----- DATA SECTION -----
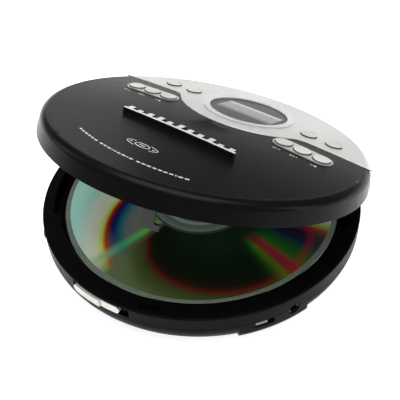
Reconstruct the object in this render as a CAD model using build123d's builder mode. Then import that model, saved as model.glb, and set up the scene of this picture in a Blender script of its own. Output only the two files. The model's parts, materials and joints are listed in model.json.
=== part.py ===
"""Portable disc player: a round case with a hinged lid, a disc on a spindle and a row of keys.

Millimetres, +Z up. The origin is on the surface the feet stand on, under the spindle.
The front of the case faces -Y and the lid's hinge is at +Y. The lid is drawn partly open.
"""
from build123d import *
import os
from math import acos, asin, cos, degrees, pi, radians, sin, sqrt, tan

os.makedirs("parts", exist_ok=True)

# ------------------------------------------------------------------ driving dimensions
# Disc
disc_radius = 60.0
disc_thickness = 1.2
disc_bore_radius = 7.5
disc_seat = 13.5            # height of the disc's underside

# Case
case_radius = 69.4
ring_top = 18.0
parting_height = 11.8
foot_height = 0.8
wall = 1.6
flat_bottom_radius = 58.5
belly_height = 10.3         # where the curved underside meets the upright wall
block_belly_height = 6.9    # the same on the socket block, which is deeper
block_flat_radius = 60.5
block_inner = 50.0
block_start, block_end = -41.5, -17.5   # degrees
well_gap = 1.6              # radial room round the disc
well_floor_top = 11.8
well_floor = 1.2
well_wall = 1.4
parting_groove = 0.25
edge_round = 0.6

# Lid
lid_top = 28.1
lid_dome = 1.84             # fall of the top surface at its edge
lid_rim_gap = 0.3
lid_rim_radius = 69.3
lid_thickness = 2.6
lid_open = 20.4             # degrees, as drawn
hinge_y = 65.6
hinge_z = 16.2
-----
#### WHAT THE TASK ASKS:
Reproduce all data above, unchanged.

#### REPLY TO THE TASK:
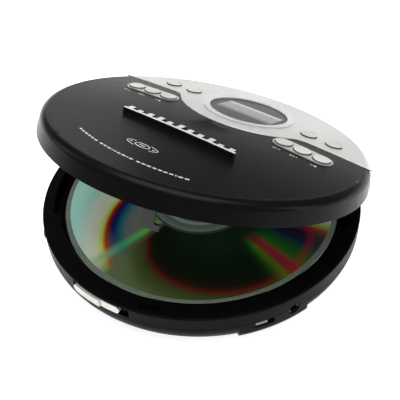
Reconstruct the object in this render as a CAD model using build123d's builder mode. Then import that model, saved as model.glb, and set up the scene of this picture in a Blender script of its own. Output only the two files. The model's parts, materials and joints are listed in model.json.
=== part.py ===
"""Portable disc player: a round case with a hinged lid, a disc on a spindle and a row of keys.

Millimetres, +Z up. The origin is on the surface the feet stand on, under the spindle.
The front of the case faces -Y and the lid's hinge is at +Y. The lid is drawn partly open.
"""
from build123d import *
import os
from math import acos, asin, cos, degrees, pi, radians, sin, sqrt, tan

os.makedirs("parts", exist_ok=True)

# ------------------------------------------------------------------ driving dimensions
# Disc
disc_radius = 60.0
disc_thickness = 1.2
disc_bore_radius = 7.5
disc_seat = 13.5            # height of the disc's underside

# Case
case_radius = 69.4
ring_top = 18.0
parting_height = 11.8
foot_height = 0.8
wall = 1.6
flat_bottom_radius = 58.5
belly_height = 10.3         # where the curved underside meets the upright wall
block_belly_height = 6.9    # the same on the socket block, which is deeper
block_flat_radius = 60.5
block_inner = 50.0
block_start, block_end = -41.5, -17.5   # degrees
well_gap = 1.6              # radial room round the disc
well_floor_top = 11.8
well_floor = 1.2
well_wall = 1.4
parting_groove = 0.25
edge_round = 0.6

# Lid
lid_top = 28.1
lid_dome = 1.84             # fall of the top surface at its edge
lid_rim_gap = 0.3
lid_rim_radius = 69.3
lid_thickness = 2.6
lid_open = 20.4             # degrees, as drawn
hinge_y = 65.6
hinge_z = 16.2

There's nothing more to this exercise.